Saint Augustine wrote two entire treatises on this — On Lying around 395 and Against Lying around 420. His position is absolute: lying is always wrong. No exceptions. Not to save a life, not to spare feelings, not to advance the faith. He defines a lie as speech against the mind — using the gift of language to convey what you know to be false. And because God is Truth itself, and we're made in His image, that gift of truthful speech is part of what makes us who we are. To lie is to deface the image of God in yourself. That's Augustine's argument, and the Church has never walked it back.


Saint Thomas Aquinas refines it in the Summa. He sorts lies into three kinds: jocose lies told for amusement, officious lies told for some useful purpose, and malicious lies told to harm. All three are sinful — they differ in gravity, not in kind. Aquinas agrees with Augustine that lying is intrinsically evil. Good intentions don't fix it. But he's careful to distinguish lying from silence. Not every concealment is a lie. Sometimes prudence means holding your tongue. The sin is in the false assertion, not in the decision to say nothing.


Pope Saint John Paul II took this deeper in Dominum et Vivificantem. He argued that the original sin wasn't just disobedience — it was rooted in a lie about who God is. The serpent presented God as a rival, a jealous power withholding knowledge. John Paul called this the "anti-truth": a falsification of God's character that made the human act of disobedience possible. Every lie since participates in that original distortion. When we lie, we're not just breaking a rule. We're reenacting the Fall.


And here's what the neuroscience now confirms. Researchers at University College London found through brain imaging that the amygdala — the part of the brain that fires when something feels wrong — responds strongly to the first lie. The liar feels guilty. But with repetition, that response fades. The brain adapts. Each lie gets easier and bigger. Aquinas would not have been surprised. He taught that vice, like virtue, is built through habit. Once you justify dishonesty in small things, the range of what feels acceptable expands until dishonesty becomes your settled disposition. "Whoever is dishonest in a very little," Christ warns in Luke chapter 16, "is dishonest also in much."

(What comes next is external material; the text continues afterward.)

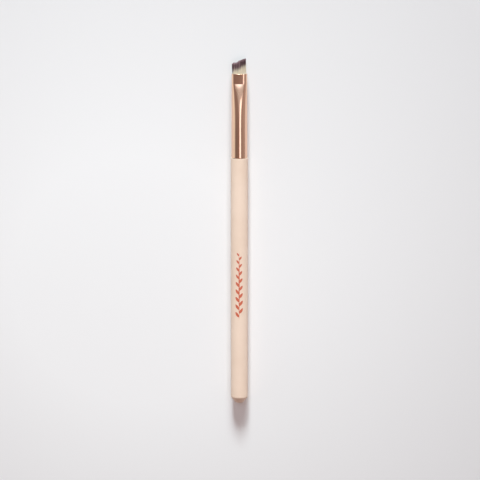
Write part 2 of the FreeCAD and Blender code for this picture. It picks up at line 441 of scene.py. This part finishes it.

Dostoevsky saw where this leads. In The Brothers Karamazov, Father Zosima warns: "Above all, don't lie to yourself. The man who lies to himself and listens to his own lie comes to a point that he cannot distinguish the truth within him, or around him, and so loses all respect for himself and for others." That's the real danger — not the single lie but the habit of lying that eventually blinds you to truth altogether. The Catechism calls this a darkening of conscience. You lose the instrument you'd need to find your way back.


So what do we do about it? The Catholic answer isn't just "stop lying." It's the cultivation of the virtue of truthfulness — what Aquinas calls veracitas. Truthfulness is a part of justice. We owe the truth to others. But it's also the precondition for every other virtue, because without an honest account of yourself, you can't practice real humility, real courage, or real charity.


And the Church gives us a place to practice radical honesty: the confessional. That's where the "anti-truth" of the serpent meets the mercy of Christ. Where we speak without disguise and are restored. Saint Irenaeus said the glory of God is a human being fully alive. We can't be fully alive while living a lie — not even a small one.


The truth will set us free. But we have to be willing to speak it first.